◆ What to do: Check every line below for the string "data", and copy the lines that contain it.

◆ Material:
---+---

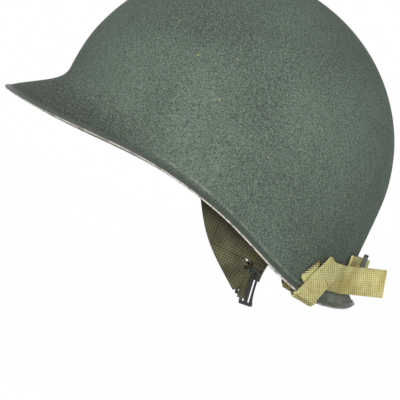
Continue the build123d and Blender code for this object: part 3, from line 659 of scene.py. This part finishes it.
def loose_thread(shape, tree, across, down, angle, length):
    """One frayed yarn lying on the webbing, turned by that angle."""
    spot, normal = seen_at(tree, across, down)
    along = right_of_picture() * cos(angle) + top_of_picture() * sin(angle)
    along = (along - normal * along.dot(normal)).normalized()
    turn = Matrix((along, normal.cross(along), normal)).transposed().to_4x4()
    made = bmesh.ops.create_icosphere(shape, subdivisions=2, radius=0.5)["verts"]
    bmesh.ops.scale(shape, vec=Vector(THREAD_SIZES) * length, verts=made)
    for vertex in made:
        vertex.co.z += THREAD_CURL * length * (vertex.co.x / length) ** 2
    bmesh.ops.transform(shape, matrix=Matrix.Translation(spot) @ turn, verts=made)


def add_piece(name, shape, material):
    """A finished piece of that shape and material, at the origin."""
    bmesh.ops.recalc_face_normals(shape, faces=shape.faces)
    mesh = bpy.data.meshes.new(name)
    shape.to_mesh(mesh)
    shape.free()
    for polygon in mesh.polygons:
        polygon.use_smooth = True
    mesh.materials.append(material)
    piece = bpy.data.objects.new(name, mesh)
    bpy.context.scene.collection.objects.link(piece)
    return piece


def surface_tree(name):
    """What a ray from the camera can hit of that node."""
    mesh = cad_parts[name].data
    return BVHTree.FromPolygons(
        [vertex.co for vertex in mesh.vertices], [polygon.vertices for polygon in mesh.polygons]
    )


def sewn_to_strap(piece):
    """The piece moves with the pot."""
    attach(piece, "pot")


class HELMET_OT_pot(bpy.types.Operator):
    """Paint the steel shell and finish its edging and bails"""

    bl_idname = "helmet.pot"
    bl_label = "Steel pot"

    def execute(self, context):
        scuffs = groups()[1]
        give(painted_steel(context.scene.helmet_paint, scuffs), "steel_shell")
        give(bare_edging(scuffs), "rim_edging")
        wire = metal(
            "Bail wire", WIRE_DARK, WIRE_BRIGHT, roughness=0.5, metallic=0.8, amount=0.4,
            scuffs=scuffs,
        )
        give(wire, "left_bail", "right_bail")
        return {"FINISHED"}


class HELMET_OT_liner(bpy.types.Operator):
    """Finish the fibre liner and its small metal pieces"""

    bl_idname = "helmet.liner"
    bl_label = "Liner"

    def execute(self, context):
        colour = context.scene.helmet_paint.fibre
        fibre = plain("Moulded fibre", colour, FIBRE_DARK, roughness=0.75, scale=60.0)
        give(fibre, "liner_shell")
        give(
            blackened(), "front_eyelet", "band_rivets", "band_washers", "nape_rivets",
            "left_yoke_rivets", "right_yoke_rivets", "sweatband_clips",
        )
        return {"FINISHED"}


class HELMET_OT_suspension(bpy.types.Operator):
    """Finish the webbing, the lace and the leather inside the liner"""

    bl_idname = "helmet.suspension"
    bl_label = "Suspension"

    def execute(self, context):
        cloth = context.scene.helmet_cloth
        band = webbing(
            "Olive webbing", cloth.olive, OLIVE_FADED, OLIVE_GAP, ribs=1 / cloth.yarn, turn=0.0,
            weave=groups()[0],
        )
        give(band, "suspension_band", "crown_webs", "nape_strap", "left_yoke_ends", "right_yoke_ends")
        give(plain("Cotton lace", LACE, LACE_DARK, roughness=0.9, scale=400.0), "crown_lace")
        hide = plain("Sweatband leather", cloth.leather, LEATHER_DARK, roughness=0.55, scale=80.0)
        give(hide, "sweatband")
        return {"FINISHED"}


class HELMET_OT_yokes(bpy.types.Operator):
    """Finish both yokes and their buckles"""

    bl_idname = "helmet.yokes"
    bl_label = "Yokes"

    def execute(self, context):
        cloth = context.scene.helmet_cloth
        # The yoke webbing gets painted shade towards its top
        leg = webbing(
            "Yoke webbing", YOKE_YARN, cloth.olive, YOKE_GAP, ribs=0.72 / cloth.yarn, turn=0.7,
            weave=groups()[0], gaps=0.25, painted_shade=0.75,
        )
        give(leg, "left_yoke", "right_yoke")
        give(blackened(), "left_yoke_buckle", "right_yoke_buckle")
        return {"FINISHED"}


class HELMET_OT_chinstraps(bpy.types.Operator):
    """Finish the chin straps and their buckle, and sew the left strap"""

    bl_idname = "helmet.chinstraps"
    bl_label = "Chin straps"

    def execute(self, context):
        cloth = context.scene.helmet_cloth
        khaki = webbing(
            "Khaki webbing", cloth.khaki, cloth.tan, KHAKI_GAP, ribs=0.85 / cloth.yarn, turn=-0.45,
            weave=groups()[0],
        )
        give(khaki, "left_chinstrap", "right_chinstrap")
        give(blackened(), "chinstrap_buckle")
        shape = bmesh.new()
        tree = surface_tree("left_chinstrap")
        stitch_row(shape, tree, STITCH_START, STITCH_END, cloth.stitch)
        thread = plain("Strap thread", THREAD, THREAD_DARK, roughness=0.9, scale=600.0)
        sewn_to_strap(add_piece("strap_stitching", shape, thread))
        shape = bmesh.new()
        loose = surface_tree("right_chinstrap")
        for across, down, angle in THREADS:
            loose_thread(shape, loose, across, down, radians(angle), 2 * cloth.stitch)
        sewn_to_strap(add_piece("frayed_threads", shape, thread))
        shape = bmesh.new()
        shell = surface_tree("steel_shell")
        folded_strip(shape, shell, FOLD_PLACES, FOLD_WIDTH, FOLD_WALL, FOLD_LIFT)
        sewn_to_strap(add_piece("strap_fold", shape, khaki))
        return {"FINISHED"}


def seen_directly(tree):
    """One for rays that the camera, a mirror or glass sends out."""
    path = tree.nodes.new("ShaderNodeLightPath")
    mirror = sums(tree, "MAXIMUM", path.outputs["Is Glossy Ray"], path.outputs["Is Transmission Ray"])
    return sums(tree, "MAXIMUM", path.outputs["Is Camera Ray"], mirror)


def pale_floor(height, size):
    """A level floor, nearly white where it is looked at, that keeps a faint shadow."""
    material, tree, shader, _ = new_material("Pale floor", roughness=0.9)
    shader.inputs["Base Color"].default_value = (*FLOOR_WHITE, 1)
    glow = tree.nodes.new("ShaderNodeEmission")
    both = tree.nodes.new("ShaderNodeMixShader")
    link(tree, times(tree, seen_directly(tree), FLOOR_GLOW), both.inputs[0])
    link(tree, shader.outputs[0], both.inputs[1])
    link(tree, glow.outputs[0], both.inputs[2])
    link(tree, both.outputs[0], tree.nodes["Material Output"].inputs[0])
    shape = bmesh.new()
    bmesh.ops.create_grid(shape, x_segments=1, y_segments=1, size=size)
    bmesh.ops.translate(shape, vec=(0, 0, height), verts=shape.verts)
    return add_piece("Floor", shape, material)


def soft_lamp(name, place, size, power):
    """A square lamp at that place, aimed at the helmet."""
    lamp = bpy.data.lights.new(name, "AREA")
    lamp.size = size
    lamp.energy = power
    thing = bpy.data.objects.new(name, lamp)
    thing.location = place
    aim = LAMP_AIM - place
    thing.rotation_euler = aim.to_track_quat("-Z", "Y").to_euler()
    bpy.context.scene.collection.objects.link(thing)


class HELMET_OT_stage(bpy.types.Operator):
    """Set up the floor, the lamps and the camera"""

    bl_idname = "helmet.stage"
    bl_label = "Stage"

    def execute(self, context):
        scene = context.scene
        scene.view_settings.view_transform = "Standard"
        side, up, away = right_of_picture(), top_of_picture(), Vector((0, 1, 0))
        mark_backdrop(pale_floor(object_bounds()[0][2] - FLOOR_DROP, FLOOR_SIZE))
        world = bpy.data.worlds.new("Studio")
        world.use_nodes = True
        light = world.node_tree.nodes["Background"]
        light.inputs[0].default_value = (1, 1, 1, 1)
        direct = seen_directly(world.node_tree)
        strength = between(world.node_tree, direct, least=WORLD_LIGHT, most=1.0)
        link(world.node_tree, strength, light.inputs[1])
        scene.world = world
        for name, across, along, rise, size, power in LAMPS:
            place = Vector((0, along, LAMP_HEIGHT)) + side * across + up * rise
            soft_lamp(name, place, size, power)
        camera = bpy.data.objects.new("Camera", bpy.data.cameras.new("Camera"))
        camera.data.sensor_width = SENSOR
        camera.data.lens = SENSOR * -EYE.y / FRAME_WIDTH
        camera.matrix_world = (
            Matrix.Translation(EYE) @ Matrix((side, up, -away)).transposed().to_4x4()
        )
        scene.collection.objects.link(camera)
        scene.camera = camera
        return {"FINISHED"}


class HELMET_PT_panel(bpy.types.Panel):
    """Lists the helmet's settings and a button for each step"""

    bl_idname = "HELMET_PT_panel"
    bl_label = "Steel pot helmet"
    bl_space_type = "VIEW_3D"
    bl_region_type = "UI"
    bl_category = "Helmet"

    def draw(self, context):
        for group in (context.scene.helmet_paint, context.scene.helmet_cloth):
            for name in group.bl_rna.properties.keys():
                if name not in ("rna_type", "name"):
                    self.layout.prop(group, name)
        for operator in OPERATORS:
            self.layout.operator(operator.bl_idname)


OPERATORS = (
    HELMET_OT_pot,
    HELMET_OT_liner,
    HELMET_OT_suspension,
    HELMET_OT_yokes,
    HELMET_OT_chinstraps,
    HELMET_OT_stage,
)
CLASSES = (HelmetPaint, HelmetCloth, *OPERATORS, HELMET_PT_panel)


def register():
    for kind in CLASSES:
        bpy.utils.register_class(kind)
    bpy.types.Scene.helmet_paint = PointerProperty(type=HelmetPaint)
    bpy.types.Scene.helmet_cloth = PointerProperty(type=HelmetCloth)


def unregister():
    del bpy.types.Scene.helmet_cloth
    del bpy.types.Scene.helmet_paint
    for kind in reversed(CLASSES):
        bpy.utils.unregister_class(kind)


def main():
    register()
    bpy.ops.helmet.pot()
    bpy.ops.helmet.liner()
    bpy.ops.helmet.suspension()
    bpy.ops.helmet.yokes()
    bpy.ops.helmet.chinstraps()
    bpy.ops.helmet.stage()
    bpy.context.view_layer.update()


if __name__ == "__main__":
    main()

---+---

◆ Full response:
    mesh = bpy.data.meshes.new(name)
    piece = bpy.data.objects.new(name, mesh)
    mesh = cad_parts[name].data
    lamp = bpy.data.lights.new(name, "AREA")
    thing = bpy.data.objects.new(name, lamp)
        world = bpy.data.worlds.new("Studio")
        camera = bpy.data.objects.new("Camera", bpy.data.cameras.new("Camera"))
        camera.data.sensor_width = SENSOR
        camera.data.lens = SENSOR * -EYE.y / FRAME_WIDTH